Because it's not a 4-vector, if you were dotting two vectors in normal 3D euclidean space then that's how you would do it.


Edit: Maybe it's because $\partial_\mu$ is conjugate (cant think of a better word) to $x^\mu$, so even though it transforms like $x_\mu$, the minus signs work the other way around.

Isn't that a bit circular? It's the same as defining $\vec{p} \cdot \vec{x} = \sum_{i = 1,2,3} p^i x^i$.

I think the definition is such that if you did it in 3D euclidean space you'd get the same result.

also found this
http://en.wikipedia.org/wiki/Summation_convention
which seems to suggest one up and one down is with all pluses.

However, as you were saying, I also found in some of my old notes that

$\partial_\mu = ( \frac{1}{c} \frac{\partial}{\partial t} , \vec{\nabla} )$
but
$\partial^\mu = ( \frac{1}{c} \frac{\partial}{\partial t} , -\vec{\nabla} )$

But they havent raised one of the indices there, which would then make it + - - -

Yeah, I think that's why its + + + + for the original question, you swap it when you differentiate. I've forgotten way too much.

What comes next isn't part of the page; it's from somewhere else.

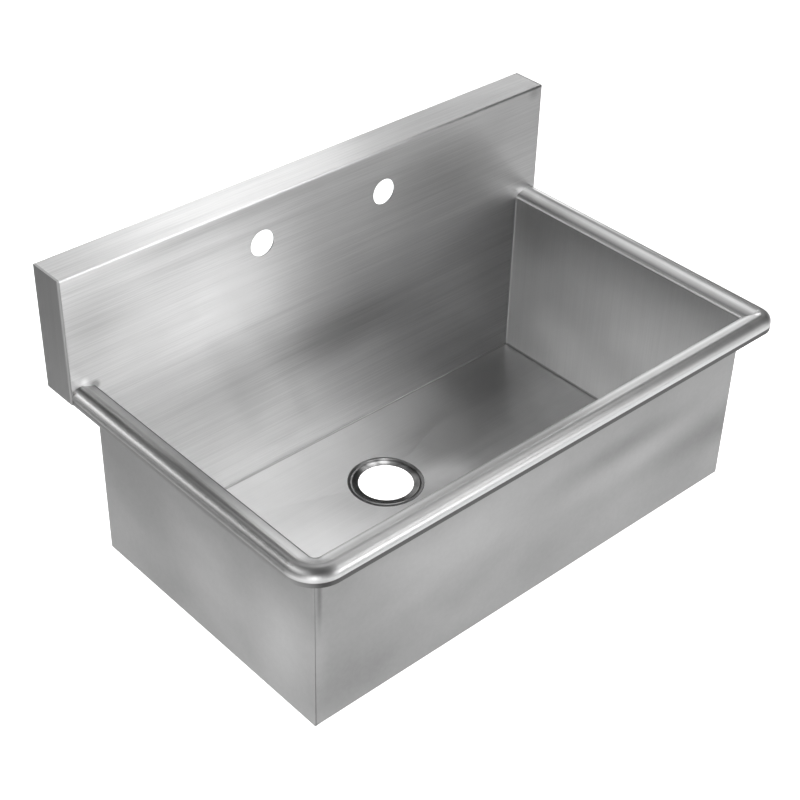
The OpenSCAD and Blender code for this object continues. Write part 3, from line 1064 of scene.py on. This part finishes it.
soft_panel("front_left_panel", 223, 2, 1.0, 0.9, 3.4)

# %% [markdown]
# Steel needs something dark to mirror as well, or it looks like grey paint. Black cards lie on
# the floor just outside the picture, where the lower walls and the rim's skirt see them.

# %% Lay the dark cards
CARD_LIFT = 0.01
CARD_PAINT = matt_paint("black card", 0.02)


def black_card(name, middle_x, middle_y, width, depth):
    deselect_all()
    bpy.ops.mesh.primitive_plane_add(size=1, location=(middle_x, middle_y, FLOOR_Z + CARD_LIFT))
    card = bpy.context.object
    card.name = name
    card.scale = (width, depth, 1)
    card.data.materials.append(CARD_PAINT)
    card.visible_camera = False
    print(name, "covers", round(width * depth, 2), "square metres")


black_card("card_under_camera", -0.5, -1.1, 0.6, 0.6)
black_card("card_front_right", 0.7, -2.4, 1.2, 1.4)
black_card("card_back_left", -1.7, 1.1, 1.3, 1.6)

# %% [markdown]
# The room itself gives a low, even light. It's brighter near the horizon, where a studio has
# pale walls, and darker overhead. Walls could be built, but a background that changes with the
# height of the view does the same. Only the camera sees it as white.

# %% Paint the room
HORIZON_LIGHT = 0.2
ROOM_LIGHT = 0.1
WALLS_END = 0.1
CEILING_START = 0.4

room = bpy.data.worlds.new("studio room")
bpy.context.scene.world = room
room.use_nodes = True
direction = add_node(room, "ShaderNodeTexCoord")
height = add_node(room, "ShaderNodeSeparateXYZ")
join(room, direction.outputs["Generated"], height.inputs["Vector"])
rise = height.outputs["Z"]
wall_light = spread(room, rise, HORIZON_LIGHT, ROOM_LIGHT, WALLS_END, CEILING_START)
sky = room.node_tree.nodes["Background"]
sky.inputs["Color"].default_value = (1, 1, 1, 1)
ray = add_node(room, "ShaderNodeLightPath")
seen_light = add_node(room, "ShaderNodeMath", operation="MAXIMUM")
join(room, wall_light, seen_light.inputs[0])
join(room, ray.outputs["Is Camera Ray"], seen_light.inputs[1])
join(room, seen_light.outputs["Value"], sky.inputs["Strength"])

bpy.context.scene.view_settings.view_transform = "Standard"
print("room light runs from", HORIZON_LIGHT, "down to", ROOM_LIGHT)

I don't understand what bit you're talking about here?

Where haven't they raised an index?

So it's ++++ from the wiki page?

Kind of, but I think it's supposed to be. (I'm expressing myself quite badly...)

I think the idea is that we have in classical mechanics \vec{p} \cdot \vec{x} = p^1 x^1 + ... , since it's the upstairs things that reduce to newtonian quantities.

Then when we construct the SR invariant \bold{p} \cdot \bold{x} using the specific form of the minkowski metric, we notice that it has the classical dot product inside it.